What is required. Check each line of the material below for the string "materials", then report how many lines have it, and nothing else.

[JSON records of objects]
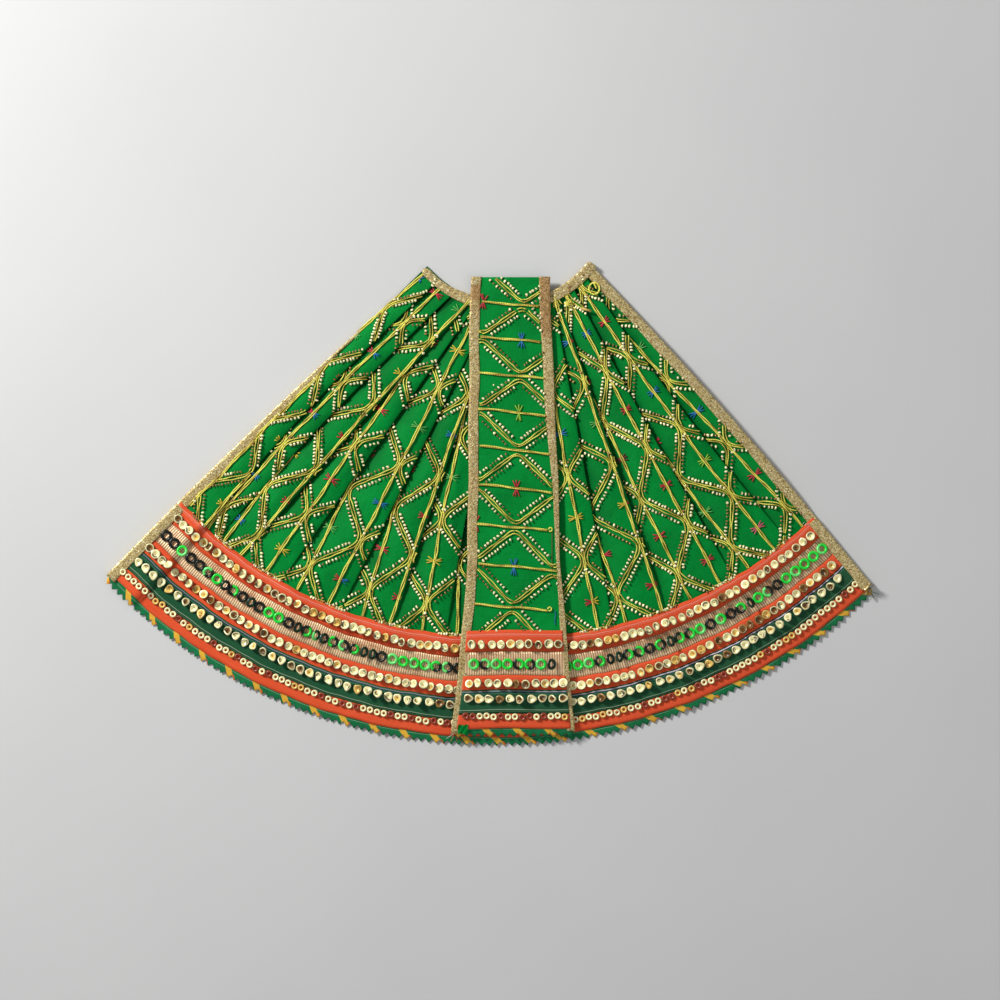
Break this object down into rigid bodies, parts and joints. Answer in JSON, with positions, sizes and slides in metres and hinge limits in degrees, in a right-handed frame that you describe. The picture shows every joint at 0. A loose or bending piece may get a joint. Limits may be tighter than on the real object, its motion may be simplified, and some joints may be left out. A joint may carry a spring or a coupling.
{
  "type": "pleated puppet skirt",
  "caption": "Pleated fan-shaped skirt for a puppet, with gold-taped edges, sequined hem bands, a pinked frill and a hinged front panel, laid flat.",
  "frame": {"origin": "centre of the footprint of the garment laid flat, on the surface under it", "axes": "+Z out of the front of the garment, +Y from hem towards waist, +X to the right as seen from the front"},
  "size_m": [0.427, 0.2686, 0.0056],
  "materials": {
    "green_satin": "satin-weave polyester with couched gold cord, small sequins and thread stars",
    "gold_tape": "woven metallic gota tape, fine glitter",
    "red_ribbon": "red satin ribbon with a row of round gold sequins",
    "copper_tissue": "ribbed metallic tissue with ring sequins",
    "dark_green_ribbon": "dark green satin ribbon with red edges and gold sequins",
    "pinked_green": "pinked ribbon with slanting yellow stripes"
  },
  "bodies": {
    "skirt_front": {"front_cloth": "green_satin", "front_copper_band": "copper_tissue", "front_frill": "pinked_green", "front_lower_band": "dark_green_ribbon", "front_red_band": "red_ribbon", "front_waist_tape": "gold_tape", "panel_top_fold": "green_satin", "panel_top_left_tape": "gold_tape", "panel_top_right_tape": "gold_tape"},
    "skirt_left_1": {"left_1_cloth": "green_satin", "left_1_copper_band": "copper_tissue", "left_1_frill": "pinked_green", "left_1_lower_band": "dark_green_ribbon", "left_1_red_band": "red_ribbon", "left_1_waist_tape": "gold_tape"},
    "skirt_left_2": {"left_2_cloth": "green_satin", "left_2_copper_band": "copper_tissue", "left_2_frill": "pinked_green", "left_2_lower_band": "dark_green_ribbon", "left_2_red_band": "red_ribbon", "left_2_waist_tape": "gold_tape"},
    "skirt_left_3": {"left_3_cloth": "green_satin", "left_3_copper_band": "copper_tissue", "left_3_frill": "pinked_green", "left_3_lower_band": "dark_green_ribbon", "left_3_red_band": "red_ribbon", "left_3_waist_tape": "gold_tape", "left_edge_tape": "gold_tape"},
    "skirt_right_1": {"right_1_cloth": "green_satin", "right_1_copper_band": "copper_tissue", "right_1_frill": "pinked_green", "right_1_lower_band": "dark_green_ribbon", "right_1_red_band": "red_ribbon", "right_1_waist_tape": "gold_tape"},
    "skirt_right_2": {"right_2_cloth": "green_satin", "right_2_copper_band": "copper_tissue", "right_2_frill": "pinked_green", "right_2_lower_band": "dark_green_ribbon", "right_2_red_band": "red_ribbon", "right_2_waist_tape": "gold_tape"},
    "skirt_right_3": {"right_3_cloth": "green_satin", "right_3_copper_band": "copper_tissue", "right_3_frill": "pinked_green", "right_3_lower_band": "dark_green_ribbon", "right_3_red_band": "red_ribbon", "right_3_waist_tape": "gold_tape", "right_edge_tape": "gold_tape"},
    "front_panel": {"panel_cloth": "green_satin", "panel_copper_band": "copper_tissue", "panel_frill": "pinked_green", "panel_left_tape": "gold_tape", "panel_lower_band": "dark_green_ribbon", "panel_red_band": "red_ribbon", "panel_right_tape": "gold_tape"}
  },
  "joints": [
    {"name": "left_wrap_1", "type": "hinge", "parent": "skirt_front", "child": "skirt_left_1", "pos_m": [0.00546, 0.10955, 0], "axis": [-0.1393, -0.9902, 0], "range_deg": [0, 46]},
    {"name": "left_wrap_2", "type": "hinge", "parent": "skirt_left_1", "child": "skirt_left_2", "pos_m": [-0.00275, 0.1107, 0], "axis": [-0.3786, -0.9256, 0], "range_deg": [0, 37]},
    {"name": "left_wrap_3", "type": "hinge", "parent": "skirt_left_2", "child": "skirt_left_3", "pos_m": [-0.01169, 0.11335, 0], "axis": [-0.6224, -0.7827, 0], "range_deg": [0, 24]},
    {"name": "right_wrap_1", "type": "hinge", "parent": "skirt_front", "child": "skirt_right_1", "pos_m": [0.01478, 0.10963, 0], "axis": [-0.1278, 0.9918, 0], "range_deg": [0, 46]},
    {"name": "right_wrap_2", "type": "hinge", "parent": "skirt_right_1", "child": "skirt_right_2", "pos_m": [0.02992, 0.11298, 0], "axis": [-0.2941, 0.9558, 0], "range_deg": [0, 37]},
    {"name": "right_wrap_3", "type": "hinge", "parent": "skirt_right_2", "child": "skirt_right_3", "pos_m": [0.04451, 0.12074, 0], "axis": [-0.5064, 0.8623, 0], "range_deg": [0, 24]},
    {"name": "panel_lift", "type": "hinge", "parent": "skirt_front", "child": "front_panel", "pos_m": [0.0115, 0.104, 0.0056], "axis": [-1, 0, 0], "range_deg": [0, 165]}
  ],
  "couplings": [
    {"joint": "left_wrap_2", "follows": "left_wrap_1", "ratio": 0.8},
    {"joint": "left_wrap_3", "follows": "left_wrap_1", "ratio": 0.5},
    {"joint": "right_wrap_2", "follows": "right_wrap_1", "ratio": 0.8},
    {"joint": "right_wrap_3", "follows": "right_wrap_1", "ratio": 0.5}
  ]
}
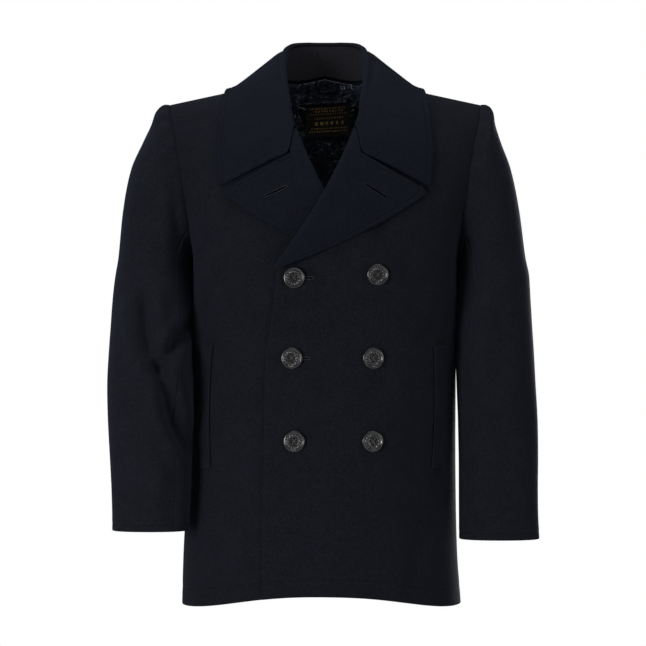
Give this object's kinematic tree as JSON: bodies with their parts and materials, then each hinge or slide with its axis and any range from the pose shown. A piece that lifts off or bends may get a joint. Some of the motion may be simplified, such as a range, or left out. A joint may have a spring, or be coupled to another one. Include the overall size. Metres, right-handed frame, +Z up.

Answer. 2